In the EXPO Press Center, during what were known as Flag Days, the artists were presented with medals of “Global Solidarity”. The National Bank of Poland released commemorative coins with a denomination of 200 zlotys that had a view of occasional the portal of the cathedral in Seville. The Polish Post introduced into circulation five occasional stamps.
The Polish Pavilion at the Lisbon Exhibition (1998) has the thematic slogan: Poland – Amber Coast. As a central focus of the composition of the interior was the installation, Four Oceans, in the form of a glass pyramid. Around the cone were scattered pieces of amber and tubular containers in which were displayed additional items of amber, as symbolizing the sea.

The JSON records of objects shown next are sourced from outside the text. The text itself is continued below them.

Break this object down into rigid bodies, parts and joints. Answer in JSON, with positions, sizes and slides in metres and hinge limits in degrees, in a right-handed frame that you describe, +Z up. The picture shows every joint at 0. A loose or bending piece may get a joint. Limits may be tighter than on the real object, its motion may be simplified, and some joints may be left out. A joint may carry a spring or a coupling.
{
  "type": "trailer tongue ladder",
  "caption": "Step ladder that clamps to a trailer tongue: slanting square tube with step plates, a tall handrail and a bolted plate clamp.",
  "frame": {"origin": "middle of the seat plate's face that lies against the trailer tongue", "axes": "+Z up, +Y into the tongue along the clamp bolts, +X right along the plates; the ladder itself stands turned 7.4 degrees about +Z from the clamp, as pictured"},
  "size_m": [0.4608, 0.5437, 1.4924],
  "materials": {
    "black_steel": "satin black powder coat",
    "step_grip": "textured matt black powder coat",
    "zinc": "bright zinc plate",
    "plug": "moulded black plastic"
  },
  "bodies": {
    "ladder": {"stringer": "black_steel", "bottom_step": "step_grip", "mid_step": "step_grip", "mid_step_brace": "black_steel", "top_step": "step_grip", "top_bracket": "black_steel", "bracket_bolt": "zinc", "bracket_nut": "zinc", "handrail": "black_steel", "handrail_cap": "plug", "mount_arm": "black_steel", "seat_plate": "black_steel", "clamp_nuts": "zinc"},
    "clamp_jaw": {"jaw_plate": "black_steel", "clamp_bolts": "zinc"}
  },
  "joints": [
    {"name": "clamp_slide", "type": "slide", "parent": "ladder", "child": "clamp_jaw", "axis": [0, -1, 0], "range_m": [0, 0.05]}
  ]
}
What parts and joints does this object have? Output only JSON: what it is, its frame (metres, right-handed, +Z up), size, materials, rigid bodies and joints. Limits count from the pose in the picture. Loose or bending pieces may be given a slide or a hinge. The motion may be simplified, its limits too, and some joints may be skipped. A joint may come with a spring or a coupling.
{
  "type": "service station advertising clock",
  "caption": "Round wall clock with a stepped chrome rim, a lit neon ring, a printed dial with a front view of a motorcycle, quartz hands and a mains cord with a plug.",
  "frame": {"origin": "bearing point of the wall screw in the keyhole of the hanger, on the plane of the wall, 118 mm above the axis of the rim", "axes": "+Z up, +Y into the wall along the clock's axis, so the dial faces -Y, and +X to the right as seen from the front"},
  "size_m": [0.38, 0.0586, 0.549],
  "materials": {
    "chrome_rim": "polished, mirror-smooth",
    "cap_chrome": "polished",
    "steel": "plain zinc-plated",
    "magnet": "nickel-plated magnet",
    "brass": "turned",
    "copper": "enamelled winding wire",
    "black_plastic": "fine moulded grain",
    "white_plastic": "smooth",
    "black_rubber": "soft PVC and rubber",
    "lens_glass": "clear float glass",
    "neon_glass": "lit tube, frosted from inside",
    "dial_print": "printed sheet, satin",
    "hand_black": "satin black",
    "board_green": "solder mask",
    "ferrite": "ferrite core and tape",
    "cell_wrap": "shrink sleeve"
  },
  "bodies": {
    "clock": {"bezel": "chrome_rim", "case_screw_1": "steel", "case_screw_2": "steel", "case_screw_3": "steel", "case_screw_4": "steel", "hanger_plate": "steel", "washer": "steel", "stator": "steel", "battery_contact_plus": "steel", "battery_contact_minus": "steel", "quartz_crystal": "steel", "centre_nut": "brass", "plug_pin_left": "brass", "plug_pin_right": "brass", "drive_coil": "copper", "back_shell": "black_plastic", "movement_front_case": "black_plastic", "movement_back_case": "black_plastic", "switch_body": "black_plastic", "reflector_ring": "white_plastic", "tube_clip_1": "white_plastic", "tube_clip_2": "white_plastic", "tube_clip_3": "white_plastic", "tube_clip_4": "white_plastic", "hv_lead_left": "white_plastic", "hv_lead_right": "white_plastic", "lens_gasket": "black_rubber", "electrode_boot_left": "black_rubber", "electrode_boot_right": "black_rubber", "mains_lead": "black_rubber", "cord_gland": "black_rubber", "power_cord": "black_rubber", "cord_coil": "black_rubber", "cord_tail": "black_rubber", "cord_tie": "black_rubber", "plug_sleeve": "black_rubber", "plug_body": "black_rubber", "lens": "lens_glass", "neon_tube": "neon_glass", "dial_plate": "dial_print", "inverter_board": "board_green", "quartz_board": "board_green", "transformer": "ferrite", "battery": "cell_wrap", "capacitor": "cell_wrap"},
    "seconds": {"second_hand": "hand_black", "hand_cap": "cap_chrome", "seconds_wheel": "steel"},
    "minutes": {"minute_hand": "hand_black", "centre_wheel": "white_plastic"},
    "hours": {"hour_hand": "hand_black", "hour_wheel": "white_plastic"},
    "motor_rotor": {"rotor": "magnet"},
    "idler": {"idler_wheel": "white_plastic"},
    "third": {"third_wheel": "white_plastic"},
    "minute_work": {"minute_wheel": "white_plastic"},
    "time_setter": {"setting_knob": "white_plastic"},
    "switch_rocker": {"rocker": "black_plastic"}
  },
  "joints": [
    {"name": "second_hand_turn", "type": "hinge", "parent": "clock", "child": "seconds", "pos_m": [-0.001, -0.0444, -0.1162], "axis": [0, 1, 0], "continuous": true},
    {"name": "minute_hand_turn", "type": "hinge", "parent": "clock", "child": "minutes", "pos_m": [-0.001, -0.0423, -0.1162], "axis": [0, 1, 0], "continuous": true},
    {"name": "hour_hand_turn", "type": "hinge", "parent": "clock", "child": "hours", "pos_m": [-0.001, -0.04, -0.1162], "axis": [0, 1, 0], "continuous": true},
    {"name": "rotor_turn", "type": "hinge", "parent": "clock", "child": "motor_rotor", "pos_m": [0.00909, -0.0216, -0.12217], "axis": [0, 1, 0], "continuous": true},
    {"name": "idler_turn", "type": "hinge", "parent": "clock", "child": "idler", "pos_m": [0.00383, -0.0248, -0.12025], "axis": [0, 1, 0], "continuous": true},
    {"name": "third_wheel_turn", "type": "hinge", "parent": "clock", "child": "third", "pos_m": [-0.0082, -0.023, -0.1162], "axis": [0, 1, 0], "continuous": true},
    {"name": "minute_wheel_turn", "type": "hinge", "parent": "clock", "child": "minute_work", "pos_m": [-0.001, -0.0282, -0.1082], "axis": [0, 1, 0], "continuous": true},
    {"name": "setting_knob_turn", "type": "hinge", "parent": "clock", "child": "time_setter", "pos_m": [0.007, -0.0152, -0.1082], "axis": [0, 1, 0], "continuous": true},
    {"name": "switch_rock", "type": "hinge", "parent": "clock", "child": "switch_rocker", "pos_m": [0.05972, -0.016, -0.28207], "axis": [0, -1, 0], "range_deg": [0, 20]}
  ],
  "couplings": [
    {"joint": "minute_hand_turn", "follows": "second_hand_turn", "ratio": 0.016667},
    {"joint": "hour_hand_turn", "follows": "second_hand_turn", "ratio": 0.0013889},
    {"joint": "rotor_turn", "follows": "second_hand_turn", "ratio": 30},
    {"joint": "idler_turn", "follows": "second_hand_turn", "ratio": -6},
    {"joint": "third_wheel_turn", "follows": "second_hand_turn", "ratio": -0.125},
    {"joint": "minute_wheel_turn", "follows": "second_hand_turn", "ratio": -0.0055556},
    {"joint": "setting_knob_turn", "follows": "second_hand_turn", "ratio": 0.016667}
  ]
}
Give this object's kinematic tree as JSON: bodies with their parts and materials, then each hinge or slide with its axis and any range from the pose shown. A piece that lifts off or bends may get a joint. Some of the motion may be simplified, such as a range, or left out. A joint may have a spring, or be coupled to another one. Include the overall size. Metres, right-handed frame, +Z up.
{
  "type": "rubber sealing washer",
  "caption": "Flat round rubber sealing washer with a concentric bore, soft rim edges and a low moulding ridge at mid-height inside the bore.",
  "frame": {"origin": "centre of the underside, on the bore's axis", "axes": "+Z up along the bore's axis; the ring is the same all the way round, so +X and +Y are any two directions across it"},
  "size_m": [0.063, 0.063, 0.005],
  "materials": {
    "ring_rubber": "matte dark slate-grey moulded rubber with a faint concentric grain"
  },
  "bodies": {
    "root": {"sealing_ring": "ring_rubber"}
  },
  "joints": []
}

Expo’98 was accompanied by the Nautical Exposition, and the folowing ships arrived from Poland: the tall ship Dar Młodzieży with the exposition Poland on the Baltic on board; Nawigator XXI, with the exposition Polish Marine Economy, the tall ship Zawisza Czarny and the warship ORP Wodnik, which carried the exposition 80 Years of the Navy of the Republic of Poland. Operation Sail took place and Poland took second place in terms of 11 crews.
In the Polish exposition at Taejon Expo’93 before the entrance to the Pavilion stood the Motolotnia ML-l [ML-l Ultra-Light Aircraft] and a white and red windmill propeller - the logo of the Polish exposition - turned.·
The achievements of Polish science and industry were presented in six thematic block, and as the first was aeronautic technology: Warsaw Institute of Aviation; Warsaw University of Technology, The Institute of Aeronautics and Applied Mechanics; WSK State Aviation Works, Świdnik.
During the Hanover Exhibition (2000), the Polish pavilion presented inter alia the Astronomical Observatories of Nicolaus Copernicus and of modern astronomer Aleksander Wolszczan.
In sum up of this review and general remarks one can notice that Poland’s contribution to development of international intellectual heritage and supporting of it legal protection is of outstanding significance through participation in the world exhibitions. [Recibido el 11 octubre de 2011].
NOTA
1 See: Anna M. Drexlerowa, Andrzej K. Olszewski, Polska i Polacy na powszechnych wystawach światowych 1851-2000 [Poland and Poles at International Word Exhibitions], Warsaw, 2005.